«Несколько поэтических пьес, в особенности же ода на вольность, обратили на Пушкина внимание правительства. При величайших красотах замысла и стиля его стихотворение свидетельствует об опасных принципах, почерпнутых в современных учениях или, точнее, в той анархической доктрине, которую по недобросовестности называют системою человеческих прав, свободы и независимости народов». Вот почему правительство, приняв соображения друзей поэта — Карамзина и Жуковского, полагает, «что, удалив Пушкина на некоторое время из Петербурга, доставив ему занятия и окружив его добрыми примерами, можно сделать из него прекрасного слугу государства или, по крайней мере, первоклассного писателя». Дальнейшая судьба молодого человека ставилась в зависимость от успеха «добрых советов» Инзова.

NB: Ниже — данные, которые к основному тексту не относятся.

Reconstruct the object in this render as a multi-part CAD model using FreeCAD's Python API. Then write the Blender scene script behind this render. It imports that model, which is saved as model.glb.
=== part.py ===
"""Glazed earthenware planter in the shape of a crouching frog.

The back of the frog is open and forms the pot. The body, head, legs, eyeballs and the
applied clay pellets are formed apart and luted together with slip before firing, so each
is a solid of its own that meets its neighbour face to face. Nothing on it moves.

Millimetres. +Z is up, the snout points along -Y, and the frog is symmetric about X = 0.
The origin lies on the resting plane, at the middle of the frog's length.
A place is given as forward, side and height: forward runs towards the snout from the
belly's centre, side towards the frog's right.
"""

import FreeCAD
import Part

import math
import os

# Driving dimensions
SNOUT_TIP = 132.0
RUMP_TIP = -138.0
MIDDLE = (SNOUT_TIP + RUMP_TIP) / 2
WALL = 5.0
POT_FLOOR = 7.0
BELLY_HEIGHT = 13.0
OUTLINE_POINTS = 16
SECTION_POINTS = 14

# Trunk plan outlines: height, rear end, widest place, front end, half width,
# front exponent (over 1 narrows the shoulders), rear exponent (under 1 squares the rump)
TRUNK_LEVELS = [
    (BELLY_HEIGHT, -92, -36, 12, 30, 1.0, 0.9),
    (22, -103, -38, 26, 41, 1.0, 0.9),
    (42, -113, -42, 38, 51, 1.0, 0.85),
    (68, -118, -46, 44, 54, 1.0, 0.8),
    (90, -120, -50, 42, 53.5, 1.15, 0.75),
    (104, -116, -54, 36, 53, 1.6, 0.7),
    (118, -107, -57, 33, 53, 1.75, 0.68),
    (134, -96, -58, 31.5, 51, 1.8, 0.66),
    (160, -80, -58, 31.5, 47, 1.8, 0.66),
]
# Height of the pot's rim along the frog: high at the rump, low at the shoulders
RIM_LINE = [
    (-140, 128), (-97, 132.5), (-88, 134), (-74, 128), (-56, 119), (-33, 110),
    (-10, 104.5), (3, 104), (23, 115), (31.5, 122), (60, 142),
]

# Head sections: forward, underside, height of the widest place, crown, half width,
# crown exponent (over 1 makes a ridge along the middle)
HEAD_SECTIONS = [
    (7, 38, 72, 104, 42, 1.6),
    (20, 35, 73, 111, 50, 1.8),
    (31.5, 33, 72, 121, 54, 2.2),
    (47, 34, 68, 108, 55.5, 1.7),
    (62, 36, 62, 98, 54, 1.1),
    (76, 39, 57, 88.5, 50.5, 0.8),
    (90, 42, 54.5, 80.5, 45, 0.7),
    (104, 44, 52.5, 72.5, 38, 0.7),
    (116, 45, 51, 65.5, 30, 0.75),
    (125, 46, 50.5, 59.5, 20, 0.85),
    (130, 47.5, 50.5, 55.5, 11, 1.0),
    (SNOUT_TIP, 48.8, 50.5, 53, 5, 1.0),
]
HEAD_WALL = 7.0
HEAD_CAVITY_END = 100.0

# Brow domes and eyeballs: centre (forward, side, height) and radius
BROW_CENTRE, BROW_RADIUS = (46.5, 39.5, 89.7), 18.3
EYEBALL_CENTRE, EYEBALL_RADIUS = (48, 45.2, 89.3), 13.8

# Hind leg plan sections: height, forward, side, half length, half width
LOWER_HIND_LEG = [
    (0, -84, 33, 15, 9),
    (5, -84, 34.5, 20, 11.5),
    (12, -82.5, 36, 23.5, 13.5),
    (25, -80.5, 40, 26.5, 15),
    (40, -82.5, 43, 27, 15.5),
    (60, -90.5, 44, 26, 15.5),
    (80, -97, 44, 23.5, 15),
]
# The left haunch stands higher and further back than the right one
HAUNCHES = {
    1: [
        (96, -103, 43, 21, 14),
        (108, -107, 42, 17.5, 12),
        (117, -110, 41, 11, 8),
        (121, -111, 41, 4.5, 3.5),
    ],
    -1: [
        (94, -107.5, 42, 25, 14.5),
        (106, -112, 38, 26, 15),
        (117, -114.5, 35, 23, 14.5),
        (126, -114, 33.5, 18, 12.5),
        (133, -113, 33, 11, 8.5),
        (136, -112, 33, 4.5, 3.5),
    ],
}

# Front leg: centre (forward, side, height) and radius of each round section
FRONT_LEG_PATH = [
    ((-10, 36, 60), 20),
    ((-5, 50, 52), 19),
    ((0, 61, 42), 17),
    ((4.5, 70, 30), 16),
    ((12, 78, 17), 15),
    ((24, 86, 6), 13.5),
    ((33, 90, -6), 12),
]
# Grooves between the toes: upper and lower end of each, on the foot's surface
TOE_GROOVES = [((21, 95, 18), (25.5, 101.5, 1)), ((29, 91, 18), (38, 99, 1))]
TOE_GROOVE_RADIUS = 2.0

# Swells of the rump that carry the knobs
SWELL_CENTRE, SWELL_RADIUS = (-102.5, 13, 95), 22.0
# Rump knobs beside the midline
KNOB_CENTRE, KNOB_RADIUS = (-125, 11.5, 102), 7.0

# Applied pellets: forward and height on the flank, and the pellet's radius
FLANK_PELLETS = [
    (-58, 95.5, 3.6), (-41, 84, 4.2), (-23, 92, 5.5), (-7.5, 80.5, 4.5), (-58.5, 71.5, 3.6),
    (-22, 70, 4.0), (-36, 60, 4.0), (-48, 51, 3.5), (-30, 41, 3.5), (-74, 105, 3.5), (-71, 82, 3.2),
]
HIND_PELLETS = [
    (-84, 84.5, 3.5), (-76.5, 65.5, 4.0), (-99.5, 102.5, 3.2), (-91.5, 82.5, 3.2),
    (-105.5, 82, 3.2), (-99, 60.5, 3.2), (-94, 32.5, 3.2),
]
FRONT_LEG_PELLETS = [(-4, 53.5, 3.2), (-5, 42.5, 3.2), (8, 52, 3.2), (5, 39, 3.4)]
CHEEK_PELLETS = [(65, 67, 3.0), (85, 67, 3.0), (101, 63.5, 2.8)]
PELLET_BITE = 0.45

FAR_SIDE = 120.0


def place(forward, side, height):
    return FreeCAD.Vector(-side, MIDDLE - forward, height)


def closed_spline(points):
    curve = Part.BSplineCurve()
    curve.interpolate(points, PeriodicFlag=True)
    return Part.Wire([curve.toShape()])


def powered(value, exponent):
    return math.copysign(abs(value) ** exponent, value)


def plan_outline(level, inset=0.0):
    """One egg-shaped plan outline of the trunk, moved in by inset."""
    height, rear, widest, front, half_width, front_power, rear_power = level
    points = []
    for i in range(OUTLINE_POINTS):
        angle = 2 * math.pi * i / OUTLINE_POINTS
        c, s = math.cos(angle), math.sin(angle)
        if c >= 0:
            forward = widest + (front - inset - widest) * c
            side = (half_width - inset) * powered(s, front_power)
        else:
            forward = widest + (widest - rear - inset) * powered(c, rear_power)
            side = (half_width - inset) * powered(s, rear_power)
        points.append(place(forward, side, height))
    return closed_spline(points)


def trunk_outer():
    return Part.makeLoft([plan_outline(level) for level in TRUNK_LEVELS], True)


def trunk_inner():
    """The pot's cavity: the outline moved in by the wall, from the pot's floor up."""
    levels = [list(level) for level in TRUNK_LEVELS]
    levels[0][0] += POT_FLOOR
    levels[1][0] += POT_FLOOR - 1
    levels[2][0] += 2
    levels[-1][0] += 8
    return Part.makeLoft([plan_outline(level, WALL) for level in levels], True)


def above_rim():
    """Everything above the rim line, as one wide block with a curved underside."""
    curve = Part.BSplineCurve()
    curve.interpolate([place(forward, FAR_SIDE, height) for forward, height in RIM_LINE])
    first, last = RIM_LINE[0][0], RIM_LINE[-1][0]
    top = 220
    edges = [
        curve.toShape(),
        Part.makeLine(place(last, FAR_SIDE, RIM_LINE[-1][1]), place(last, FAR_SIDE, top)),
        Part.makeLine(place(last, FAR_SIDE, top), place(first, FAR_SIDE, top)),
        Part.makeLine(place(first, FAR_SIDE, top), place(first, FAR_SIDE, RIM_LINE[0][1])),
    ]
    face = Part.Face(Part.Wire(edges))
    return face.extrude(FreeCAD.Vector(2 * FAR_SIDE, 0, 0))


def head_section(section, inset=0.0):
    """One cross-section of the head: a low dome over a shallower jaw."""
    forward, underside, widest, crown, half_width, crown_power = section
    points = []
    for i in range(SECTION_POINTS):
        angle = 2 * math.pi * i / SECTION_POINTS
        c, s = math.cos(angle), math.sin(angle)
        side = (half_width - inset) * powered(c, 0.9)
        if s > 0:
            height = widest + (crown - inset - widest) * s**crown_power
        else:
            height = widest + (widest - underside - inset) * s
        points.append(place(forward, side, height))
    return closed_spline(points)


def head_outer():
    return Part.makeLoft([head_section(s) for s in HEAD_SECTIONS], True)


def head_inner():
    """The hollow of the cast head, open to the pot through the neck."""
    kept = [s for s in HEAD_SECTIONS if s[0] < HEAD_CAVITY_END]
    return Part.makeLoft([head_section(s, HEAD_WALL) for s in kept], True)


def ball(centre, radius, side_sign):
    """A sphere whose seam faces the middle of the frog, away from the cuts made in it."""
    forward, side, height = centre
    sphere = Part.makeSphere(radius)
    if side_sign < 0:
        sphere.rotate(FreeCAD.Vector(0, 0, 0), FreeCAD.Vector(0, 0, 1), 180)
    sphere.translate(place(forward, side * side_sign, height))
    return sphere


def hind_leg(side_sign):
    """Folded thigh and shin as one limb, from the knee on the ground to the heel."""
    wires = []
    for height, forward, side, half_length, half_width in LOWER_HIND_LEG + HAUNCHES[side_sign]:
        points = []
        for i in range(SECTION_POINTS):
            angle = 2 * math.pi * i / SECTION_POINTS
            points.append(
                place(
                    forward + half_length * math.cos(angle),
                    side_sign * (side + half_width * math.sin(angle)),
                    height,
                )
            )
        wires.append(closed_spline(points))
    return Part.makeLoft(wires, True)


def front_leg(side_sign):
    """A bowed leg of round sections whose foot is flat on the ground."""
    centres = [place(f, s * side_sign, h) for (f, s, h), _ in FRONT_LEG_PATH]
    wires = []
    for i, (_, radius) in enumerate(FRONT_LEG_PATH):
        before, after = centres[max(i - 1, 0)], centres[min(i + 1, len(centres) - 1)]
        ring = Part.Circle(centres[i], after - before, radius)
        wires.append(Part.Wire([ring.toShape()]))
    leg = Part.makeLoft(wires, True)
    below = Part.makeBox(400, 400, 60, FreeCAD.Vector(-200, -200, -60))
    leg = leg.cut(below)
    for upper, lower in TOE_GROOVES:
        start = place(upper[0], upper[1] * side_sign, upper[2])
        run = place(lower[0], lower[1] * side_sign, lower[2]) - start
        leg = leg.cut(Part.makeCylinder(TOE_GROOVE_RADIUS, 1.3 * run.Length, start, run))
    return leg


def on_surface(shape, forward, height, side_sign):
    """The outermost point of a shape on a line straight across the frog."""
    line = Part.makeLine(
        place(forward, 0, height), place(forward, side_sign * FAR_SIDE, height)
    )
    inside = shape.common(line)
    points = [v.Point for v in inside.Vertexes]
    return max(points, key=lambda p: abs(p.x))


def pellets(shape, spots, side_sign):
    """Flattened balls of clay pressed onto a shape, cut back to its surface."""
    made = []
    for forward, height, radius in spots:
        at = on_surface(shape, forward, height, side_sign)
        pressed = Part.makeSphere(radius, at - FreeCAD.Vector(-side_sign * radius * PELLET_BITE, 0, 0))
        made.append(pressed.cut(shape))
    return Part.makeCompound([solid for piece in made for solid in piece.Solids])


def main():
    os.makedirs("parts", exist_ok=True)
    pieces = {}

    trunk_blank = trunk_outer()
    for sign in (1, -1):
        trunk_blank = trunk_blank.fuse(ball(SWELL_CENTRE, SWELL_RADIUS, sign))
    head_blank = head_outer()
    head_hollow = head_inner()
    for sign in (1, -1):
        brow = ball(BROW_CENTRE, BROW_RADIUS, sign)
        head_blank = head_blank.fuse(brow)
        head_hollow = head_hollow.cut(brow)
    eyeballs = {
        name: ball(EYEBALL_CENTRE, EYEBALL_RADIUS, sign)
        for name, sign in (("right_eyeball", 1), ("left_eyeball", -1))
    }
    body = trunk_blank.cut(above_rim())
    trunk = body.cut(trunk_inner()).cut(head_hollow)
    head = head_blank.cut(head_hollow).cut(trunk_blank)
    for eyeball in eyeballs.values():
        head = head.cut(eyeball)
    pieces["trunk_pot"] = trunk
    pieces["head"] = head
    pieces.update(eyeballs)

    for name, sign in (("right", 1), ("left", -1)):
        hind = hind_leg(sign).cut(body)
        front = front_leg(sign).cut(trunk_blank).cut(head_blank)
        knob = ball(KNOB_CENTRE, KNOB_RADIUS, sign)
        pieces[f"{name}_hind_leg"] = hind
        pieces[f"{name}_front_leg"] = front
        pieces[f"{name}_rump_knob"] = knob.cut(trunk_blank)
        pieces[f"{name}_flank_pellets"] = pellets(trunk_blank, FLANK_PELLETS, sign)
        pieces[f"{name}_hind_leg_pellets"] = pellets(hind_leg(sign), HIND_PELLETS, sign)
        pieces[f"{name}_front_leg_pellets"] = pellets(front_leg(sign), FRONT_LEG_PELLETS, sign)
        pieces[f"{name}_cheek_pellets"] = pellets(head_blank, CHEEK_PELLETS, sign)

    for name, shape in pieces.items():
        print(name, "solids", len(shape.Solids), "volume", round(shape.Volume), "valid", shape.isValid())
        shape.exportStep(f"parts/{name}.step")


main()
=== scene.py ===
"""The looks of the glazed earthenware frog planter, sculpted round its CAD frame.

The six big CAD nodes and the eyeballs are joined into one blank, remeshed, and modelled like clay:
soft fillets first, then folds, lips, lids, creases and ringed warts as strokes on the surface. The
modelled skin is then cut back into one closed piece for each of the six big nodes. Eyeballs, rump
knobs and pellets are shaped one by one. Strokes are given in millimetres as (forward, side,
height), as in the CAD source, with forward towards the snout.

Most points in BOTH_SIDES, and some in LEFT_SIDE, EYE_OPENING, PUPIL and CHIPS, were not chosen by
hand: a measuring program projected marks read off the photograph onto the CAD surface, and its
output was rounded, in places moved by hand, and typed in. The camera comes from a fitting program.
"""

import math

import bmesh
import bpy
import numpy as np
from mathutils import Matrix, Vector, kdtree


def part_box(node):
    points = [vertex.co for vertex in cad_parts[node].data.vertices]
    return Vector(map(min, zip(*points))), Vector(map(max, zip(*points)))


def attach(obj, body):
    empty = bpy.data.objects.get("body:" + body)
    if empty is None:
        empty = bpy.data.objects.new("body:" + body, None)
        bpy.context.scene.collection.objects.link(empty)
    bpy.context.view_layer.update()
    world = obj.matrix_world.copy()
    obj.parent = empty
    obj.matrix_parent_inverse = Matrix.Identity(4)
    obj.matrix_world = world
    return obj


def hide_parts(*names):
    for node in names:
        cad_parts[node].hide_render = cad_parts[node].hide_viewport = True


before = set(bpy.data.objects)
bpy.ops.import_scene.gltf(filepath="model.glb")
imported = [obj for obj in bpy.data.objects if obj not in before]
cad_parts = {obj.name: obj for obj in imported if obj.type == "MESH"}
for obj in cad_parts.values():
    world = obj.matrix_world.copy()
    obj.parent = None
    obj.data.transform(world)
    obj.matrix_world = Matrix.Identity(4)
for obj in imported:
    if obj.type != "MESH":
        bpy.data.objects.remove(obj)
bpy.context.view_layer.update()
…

Письмо заканчивалось уверением, что Нессельроде готов дать Пушкину место при себе, «но он получит эту милость не иначе, как через ваше посредство и когда вы скажете, что он ее достоин».
Необычайное письмо вызвало некоторое раздумье попечителя южных колонистов. Этот боевой генерал, в свое время переходивший с Суворовым Альпы, был не чужд литературных идей XVIII века. Племянник Хераскова, воспитанник одного из последователей Новикова, личный друг поэта-радищевца Пнина, Инзов склонен был по-своему воспринять официальное сообщение о новом стороннике «Системы человеческих прав и свободы народов». Уже 21 мая он сообщает Каподистрии, что «погрешности» Пушкина объясняет не «испорченностью сердца», а только «пылкостью ума».
Как человек большой душевной чуткости, Инзов после первых же бесед с новоприбывшим понял, что тот нуждается после всего пережитого не столько в «добрых советах» и поучениях, сколько в полной свободе и отдыхе. Он не стал обременять Пушкина канцелярской работой и предоставил ему время для устройства на новом месте. Пушкин оставил заезжий трактир и поселился в одном из многочисленных еврейских домиков.24 Город был тих и глух, но с открытием навигации сотни плотов и барок проплывали по течению. Пушкина потянуло к реке.
Ему нравились катанья на лодке, купанья, песчаные островки среди Днепра. Здесь Пушкин наблюдал первый примечательный эпизод своих странствий, отразившийся в его южном творчестве. Арестанты «смирительного дома» собирали на улицах подаяния, на которые и содержались заключенные. Двоим из таких скованных колодников удалось бежать; они переплыли Днепр и после отдыха на островке скрылись в лесах.
Случай этот приобретал особенное значение ввиду происходивших в Екатеринославской губернии крестьянских восстаний. Весною 1820 года пятьдесят деревень вокруг административного центра взбунтовались, «чтобы быть в полной свободе», как сообщал в Петербург вице-губернатор Шемиот. Против «многих тысяч возмутителей, избивающих своих начальников», были высланы значительные части правительственных войск, беспощадно подавивших восстание. Пушкин запомнил небывалый случай тогдашней тюремной хроники и через год нашел ему воплощение в поэме о русской разбойной вольнице.
Ранние купанья на Днепре вызвали у Пушкина приступ малярии. Еще перед отъездом из Петербурга друзья поэта подготовили план его путешествия с семьей Раевских по Кавказу и Крыму. Около 25 мая генерал Раевский, командовавший 4-м корпусом Первой армии, прибыл из Киева в Екатеринослав проездом на Кавказские воды. В то время на курорты отправлялись целым караваном, и генерала сопровождали его младший сын гусарский ротмистр Николай Раевский — знакомый нам друг Чаадаева и Пушкина, две дочери — Мария и Софья, гувернантка-англичанка, девушка-татарка, Евстафий Петрович Рудыковский, военный врач и отчасти стихотворец. Остальная часть семьи должна была встретиться с ними уже на юге.
РАЕВСКИЙ-отец (1771-1829).
Копия декабриста Н. А. Бестужева с акварели П. Ф. Соколова.
«… Я в нем любил человека с ясным умом, с простой, прекрасною душой, снисходительного, попечительного друга, всегда милого ласкового хозяина». (1820)
По приезде в Екатеринослав генерал Раевский вместе с сыном, несмотря на поздний вечер, разыскали Пушкина в его убогой хате. Поэта лихорадило. Тотчас же вызвали доктора Рудыковского; он предписал больному хинин, и на другое утро Пушкин явился в дом губернатора Карагеоргия, где остановились Раевские, побуждаемый страстным желанием сопровождать их на Кавказ. «С детских лет путешествия были моею любимою мечтою», писал впоследствии Пушкин; мечта эта готова была теперь осуществиться. Инзов не возражал, надеясь, что граф Каподистрия не будет недоволен.
В последних числах мая в одной коляске со своим другом Раевским Пушкин оставил Екатеринослав.